Just in case you missed it: Indiana’s Supreme Court recently ruled that in order to get busted for public intoxication, being drunk isn’t enough, you must also be “annoying.”

Our Supremes overturned a previous ruling by the Indiana Court of Appeals. That appellate court found that requiring drunken people to be annoying before they could be busted was too vague a standard.

Not so, said the Supremes, who voted 5-0. Any “reasonable” person, they claimed, can recognize annoying behavior.

Like another judge famously said about obscenity, when it comes to being annoying, anybody knows it when they see it.

I personally love the preservation of this standard.

In the first place it is valuable because of what it says about getting high. And that is: Getting high is OK. Just try not to be annoying about it.

This is easier said than done. That’s because, as anyone who likes to drink can tell you, the only way to be certain you’re not annoying someone when you tipple is to make sure nobody is nearby.

So to those of you who enjoy getting cranked in a lonely corner of the park, in the bushes along the canal, or in some secluded doorway, I say, “Cheers!”

With any luck, this ruling will get the attention of concertgoers, surely the most annoying people anywhere. You know the ones I mean. At venues large or small, they’re the ones sitting behind you, the sousers who seem to have confused the club or concert hall with their livingroom.

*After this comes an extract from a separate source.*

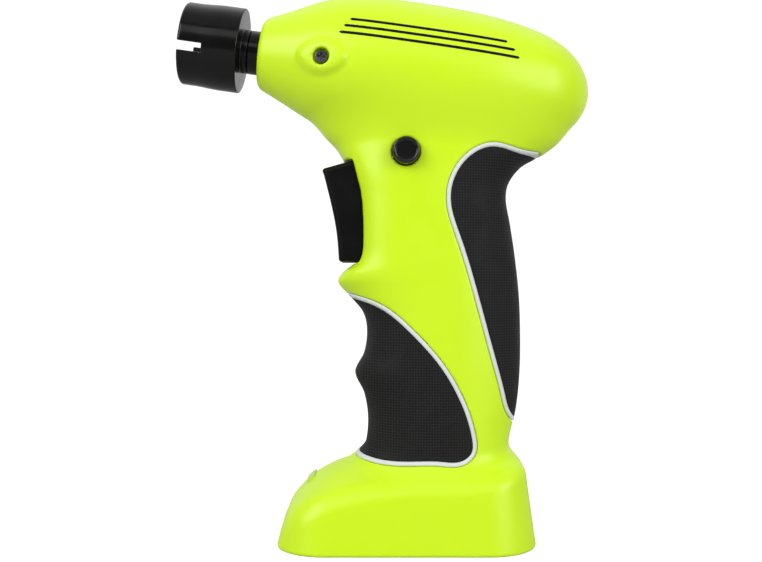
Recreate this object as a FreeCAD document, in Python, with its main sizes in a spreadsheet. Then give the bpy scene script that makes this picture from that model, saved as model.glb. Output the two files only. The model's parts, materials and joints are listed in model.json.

It doesn’t matter what’s being played on stage, they ramble on about their lovers, parents, bosses. Like it or not, you learn about the car that’s broken down, the latest nude post on Instagram, that bastard Donny who’s going to get unfriended on Facebook.

A night in the hoosegow might do wonders for these people. Or, better still, let them drink at home, where the only people they can annoy are themselves.

Is it possible to be publicly intoxicated and not be a jerk? That’s a question worth pondering, especially if you happen to live in or near Broad Ripple, where annoyance + drunkenness has become a kind of sport, like dodge ball.

But then being annoying is the last thing on the perforated minds of most denizens of this neighborhood’s numerous watering holes. As far as they’re concerned, there’s nothing like a sweetened shot of something to make them sexy, smart, or sly. Drunk to these folks amounts to taking their best selves out for a night on the town. The world is theirs (for once); the rest of us just happen to be in earshot.

Which begs another question: What if our public intoxication law has it backwards? At the risk of putting our First Amendment rights on the line, maybe we should be more concerned with what’s annoying than with how much someone guzzles. Trouble is, there’d be more of us in jail than on the street. They’d have to bust us all.